>> START INFORMATION SHOWN

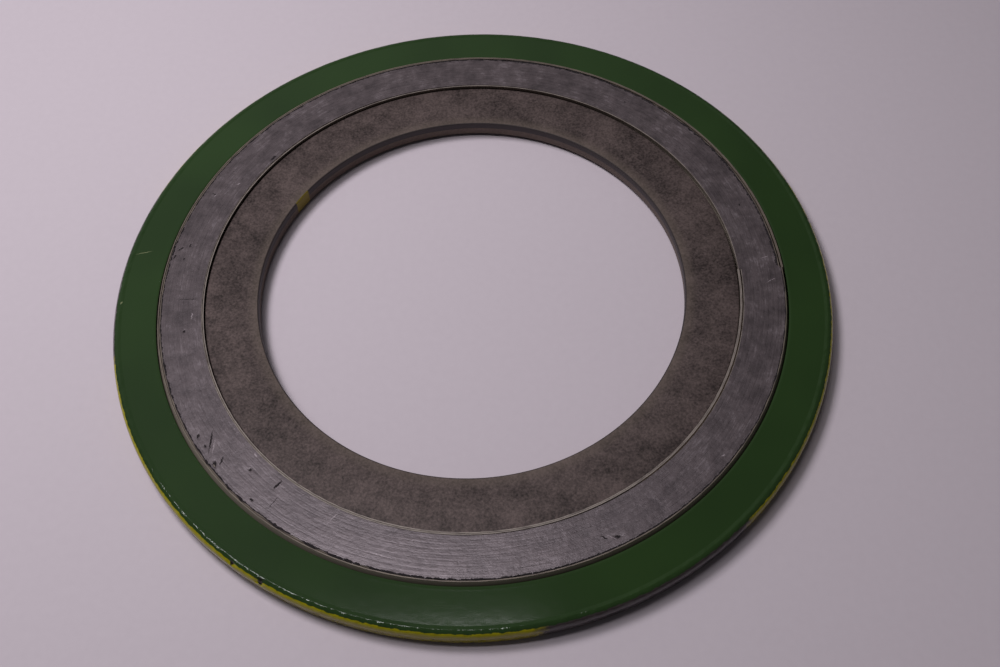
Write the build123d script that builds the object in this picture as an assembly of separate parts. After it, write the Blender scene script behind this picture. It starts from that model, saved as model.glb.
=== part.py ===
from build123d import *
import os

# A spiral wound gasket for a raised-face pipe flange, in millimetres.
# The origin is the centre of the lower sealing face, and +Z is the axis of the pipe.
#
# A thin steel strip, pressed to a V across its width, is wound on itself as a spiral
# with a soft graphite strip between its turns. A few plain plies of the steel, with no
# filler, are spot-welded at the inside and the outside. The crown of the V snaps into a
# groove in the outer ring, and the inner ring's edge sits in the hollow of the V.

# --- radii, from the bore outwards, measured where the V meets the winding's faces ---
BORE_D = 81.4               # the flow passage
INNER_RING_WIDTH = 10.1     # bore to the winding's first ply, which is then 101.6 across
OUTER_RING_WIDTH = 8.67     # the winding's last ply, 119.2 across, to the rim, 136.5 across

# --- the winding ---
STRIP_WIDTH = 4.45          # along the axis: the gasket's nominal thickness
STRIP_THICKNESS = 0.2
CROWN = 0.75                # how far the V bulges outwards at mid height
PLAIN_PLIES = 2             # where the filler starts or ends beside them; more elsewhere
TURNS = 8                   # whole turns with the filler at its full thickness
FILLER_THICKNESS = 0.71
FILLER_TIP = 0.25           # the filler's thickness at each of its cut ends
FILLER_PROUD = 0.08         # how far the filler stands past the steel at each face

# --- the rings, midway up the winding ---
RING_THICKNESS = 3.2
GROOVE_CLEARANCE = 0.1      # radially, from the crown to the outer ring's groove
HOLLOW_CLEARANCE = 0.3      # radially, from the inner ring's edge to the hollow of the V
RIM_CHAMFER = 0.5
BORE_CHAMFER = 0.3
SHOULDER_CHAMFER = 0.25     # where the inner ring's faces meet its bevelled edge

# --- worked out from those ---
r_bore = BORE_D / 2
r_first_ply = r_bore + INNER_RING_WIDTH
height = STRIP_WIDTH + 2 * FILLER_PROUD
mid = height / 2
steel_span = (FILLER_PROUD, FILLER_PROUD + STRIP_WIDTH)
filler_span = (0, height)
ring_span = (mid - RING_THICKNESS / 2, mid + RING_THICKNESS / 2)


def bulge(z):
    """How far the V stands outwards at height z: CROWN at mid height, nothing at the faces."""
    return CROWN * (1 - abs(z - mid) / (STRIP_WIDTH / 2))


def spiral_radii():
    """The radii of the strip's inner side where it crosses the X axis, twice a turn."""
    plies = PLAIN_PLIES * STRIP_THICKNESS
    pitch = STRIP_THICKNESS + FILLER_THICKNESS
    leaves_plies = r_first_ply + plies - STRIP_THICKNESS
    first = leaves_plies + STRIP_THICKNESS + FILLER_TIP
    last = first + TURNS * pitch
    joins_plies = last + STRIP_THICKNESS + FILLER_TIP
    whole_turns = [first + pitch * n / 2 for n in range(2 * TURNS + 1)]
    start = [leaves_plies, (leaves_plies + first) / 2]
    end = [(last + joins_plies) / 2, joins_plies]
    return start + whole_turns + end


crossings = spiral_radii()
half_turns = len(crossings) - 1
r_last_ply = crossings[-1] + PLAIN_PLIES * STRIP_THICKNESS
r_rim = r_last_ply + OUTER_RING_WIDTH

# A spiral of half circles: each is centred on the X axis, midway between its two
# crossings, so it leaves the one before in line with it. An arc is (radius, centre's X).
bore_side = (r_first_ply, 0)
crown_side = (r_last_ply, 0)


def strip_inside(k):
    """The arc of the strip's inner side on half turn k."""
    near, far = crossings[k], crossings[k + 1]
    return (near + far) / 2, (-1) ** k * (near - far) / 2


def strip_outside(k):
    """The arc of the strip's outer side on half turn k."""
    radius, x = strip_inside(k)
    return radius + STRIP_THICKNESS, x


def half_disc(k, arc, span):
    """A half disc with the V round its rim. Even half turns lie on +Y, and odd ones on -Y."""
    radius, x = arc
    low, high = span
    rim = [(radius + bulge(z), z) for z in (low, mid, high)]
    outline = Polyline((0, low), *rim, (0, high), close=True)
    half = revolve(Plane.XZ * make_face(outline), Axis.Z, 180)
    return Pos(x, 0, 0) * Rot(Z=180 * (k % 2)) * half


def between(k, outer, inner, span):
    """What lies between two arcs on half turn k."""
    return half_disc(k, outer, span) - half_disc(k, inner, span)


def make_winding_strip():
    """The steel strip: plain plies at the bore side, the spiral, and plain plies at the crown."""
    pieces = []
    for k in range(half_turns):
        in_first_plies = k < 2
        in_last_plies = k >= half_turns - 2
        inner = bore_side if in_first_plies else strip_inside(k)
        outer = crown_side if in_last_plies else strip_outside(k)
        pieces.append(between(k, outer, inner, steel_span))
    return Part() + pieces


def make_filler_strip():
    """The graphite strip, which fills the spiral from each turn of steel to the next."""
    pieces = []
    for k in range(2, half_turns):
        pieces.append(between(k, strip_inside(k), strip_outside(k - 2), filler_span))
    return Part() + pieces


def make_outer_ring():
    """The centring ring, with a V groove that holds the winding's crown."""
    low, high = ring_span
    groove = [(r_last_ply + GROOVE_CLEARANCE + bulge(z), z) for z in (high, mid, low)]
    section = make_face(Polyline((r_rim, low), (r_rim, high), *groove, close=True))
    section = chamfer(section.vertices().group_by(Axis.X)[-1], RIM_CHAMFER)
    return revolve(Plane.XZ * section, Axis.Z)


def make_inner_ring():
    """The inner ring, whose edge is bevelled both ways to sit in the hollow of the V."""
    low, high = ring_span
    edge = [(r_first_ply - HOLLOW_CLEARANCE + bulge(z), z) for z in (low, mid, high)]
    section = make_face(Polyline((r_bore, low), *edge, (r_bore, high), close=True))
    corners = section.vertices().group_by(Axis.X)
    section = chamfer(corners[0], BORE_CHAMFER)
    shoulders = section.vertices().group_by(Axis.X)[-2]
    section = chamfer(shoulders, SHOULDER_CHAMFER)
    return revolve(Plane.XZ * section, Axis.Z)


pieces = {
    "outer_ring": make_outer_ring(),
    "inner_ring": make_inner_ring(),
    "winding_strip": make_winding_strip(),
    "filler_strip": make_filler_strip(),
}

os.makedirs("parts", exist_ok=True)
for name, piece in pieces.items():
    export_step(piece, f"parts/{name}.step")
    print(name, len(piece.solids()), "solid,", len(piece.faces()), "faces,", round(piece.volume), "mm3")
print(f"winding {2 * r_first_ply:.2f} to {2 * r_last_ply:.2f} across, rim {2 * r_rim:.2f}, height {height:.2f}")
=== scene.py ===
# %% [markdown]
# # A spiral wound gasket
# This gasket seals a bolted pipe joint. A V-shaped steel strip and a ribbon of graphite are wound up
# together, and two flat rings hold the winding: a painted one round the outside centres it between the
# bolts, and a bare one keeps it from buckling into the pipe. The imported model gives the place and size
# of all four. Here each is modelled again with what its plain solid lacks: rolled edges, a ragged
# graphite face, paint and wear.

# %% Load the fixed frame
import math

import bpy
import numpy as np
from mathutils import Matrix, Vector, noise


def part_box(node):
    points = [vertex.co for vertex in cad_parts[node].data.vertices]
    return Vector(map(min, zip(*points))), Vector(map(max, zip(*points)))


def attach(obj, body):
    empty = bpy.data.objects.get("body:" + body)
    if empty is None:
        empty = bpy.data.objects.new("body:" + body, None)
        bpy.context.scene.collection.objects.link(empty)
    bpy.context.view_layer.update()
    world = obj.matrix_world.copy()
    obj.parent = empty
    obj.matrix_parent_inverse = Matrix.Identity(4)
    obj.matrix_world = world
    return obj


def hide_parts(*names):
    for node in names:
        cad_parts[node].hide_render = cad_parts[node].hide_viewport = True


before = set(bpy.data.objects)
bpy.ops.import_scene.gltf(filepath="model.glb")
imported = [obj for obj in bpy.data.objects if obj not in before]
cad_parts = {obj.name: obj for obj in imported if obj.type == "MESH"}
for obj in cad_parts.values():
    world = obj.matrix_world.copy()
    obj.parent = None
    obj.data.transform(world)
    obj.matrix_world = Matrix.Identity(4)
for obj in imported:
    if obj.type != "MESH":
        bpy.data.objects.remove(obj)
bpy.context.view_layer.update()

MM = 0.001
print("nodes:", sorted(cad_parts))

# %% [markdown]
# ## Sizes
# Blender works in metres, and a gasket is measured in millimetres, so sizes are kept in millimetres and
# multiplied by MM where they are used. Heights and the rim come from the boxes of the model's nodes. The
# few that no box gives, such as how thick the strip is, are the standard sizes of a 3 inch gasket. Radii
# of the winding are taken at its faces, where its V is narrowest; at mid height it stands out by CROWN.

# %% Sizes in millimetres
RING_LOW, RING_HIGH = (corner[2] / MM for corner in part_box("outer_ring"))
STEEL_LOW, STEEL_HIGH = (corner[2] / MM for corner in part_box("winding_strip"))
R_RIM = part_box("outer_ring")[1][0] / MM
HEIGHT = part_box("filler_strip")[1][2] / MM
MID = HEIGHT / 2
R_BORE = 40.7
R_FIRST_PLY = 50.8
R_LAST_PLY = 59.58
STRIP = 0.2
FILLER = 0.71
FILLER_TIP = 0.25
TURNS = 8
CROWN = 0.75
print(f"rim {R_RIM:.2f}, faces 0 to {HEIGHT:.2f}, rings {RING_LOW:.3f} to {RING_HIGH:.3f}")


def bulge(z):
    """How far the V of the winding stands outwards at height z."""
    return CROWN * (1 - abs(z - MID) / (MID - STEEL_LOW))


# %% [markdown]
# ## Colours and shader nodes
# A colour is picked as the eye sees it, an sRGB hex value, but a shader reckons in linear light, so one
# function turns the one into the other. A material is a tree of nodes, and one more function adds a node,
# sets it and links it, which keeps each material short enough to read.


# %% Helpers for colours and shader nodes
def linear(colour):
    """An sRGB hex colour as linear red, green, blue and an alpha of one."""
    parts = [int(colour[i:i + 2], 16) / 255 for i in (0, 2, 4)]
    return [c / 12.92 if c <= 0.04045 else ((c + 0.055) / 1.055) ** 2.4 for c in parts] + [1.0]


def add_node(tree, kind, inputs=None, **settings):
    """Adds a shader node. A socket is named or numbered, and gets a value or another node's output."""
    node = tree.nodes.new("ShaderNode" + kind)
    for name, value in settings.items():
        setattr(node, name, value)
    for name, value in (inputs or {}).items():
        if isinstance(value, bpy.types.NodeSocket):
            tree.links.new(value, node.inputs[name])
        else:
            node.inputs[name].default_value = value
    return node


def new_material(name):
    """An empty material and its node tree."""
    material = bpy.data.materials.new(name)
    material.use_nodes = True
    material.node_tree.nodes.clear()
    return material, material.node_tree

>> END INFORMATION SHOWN

PROBLEM: Copy out the listing above, line by line and exactly, from its first line to the line holding "OUTER_RING_WIDTH = 8.67", inclusive.

ANSWER FOR THE TASK:
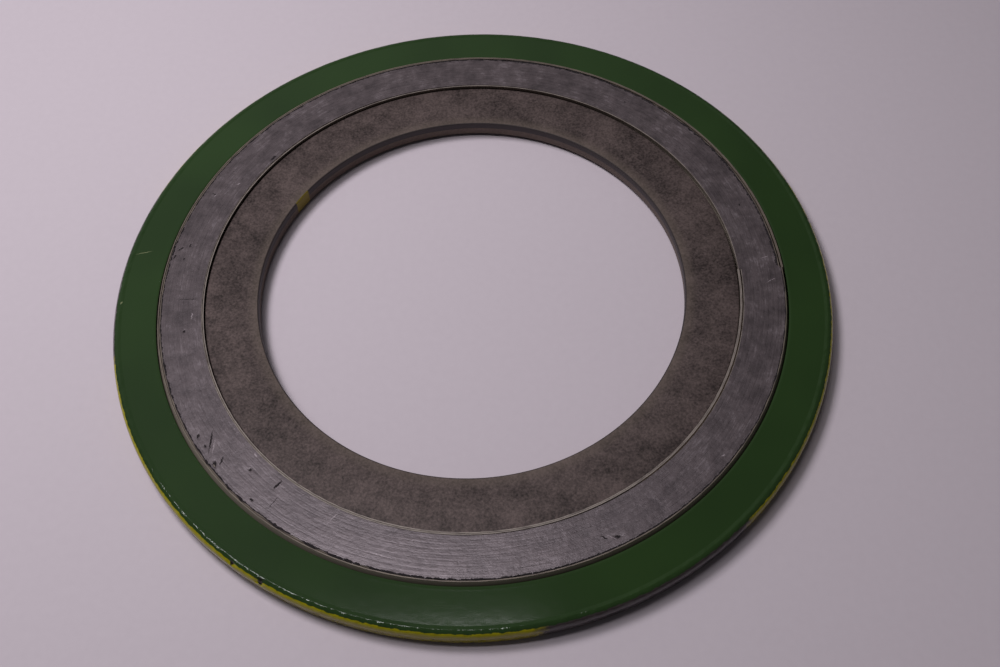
Write the build123d script that builds the object in this picture as an assembly of separate parts. After it, write the Blender scene script behind this picture. It starts from that model, saved as model.glb.
=== part.py ===
from build123d import *
import os

# A spiral wound gasket for a raised-face pipe flange, in millimetres.
# The origin is the centre of the lower sealing face, and +Z is the axis of the pipe.
#
# A thin steel strip, pressed to a V across its width, is wound on itself as a spiral
# with a soft graphite strip between its turns. A few plain plies of the steel, with no
# filler, are spot-welded at the inside and the outside. The crown of the V snaps into a
# groove in the outer ring, and the inner ring's edge sits in the hollow of the V.

# --- radii, from the bore outwards, measured where the V meets the winding's faces ---
BORE_D = 81.4               # the flow passage
INNER_RING_WIDTH = 10.1     # bore to the winding's first ply, which is then 101.6 across
OUTER_RING_WIDTH = 8.67     # the winding's last ply, 119.2 across, to the rim, 136.5 across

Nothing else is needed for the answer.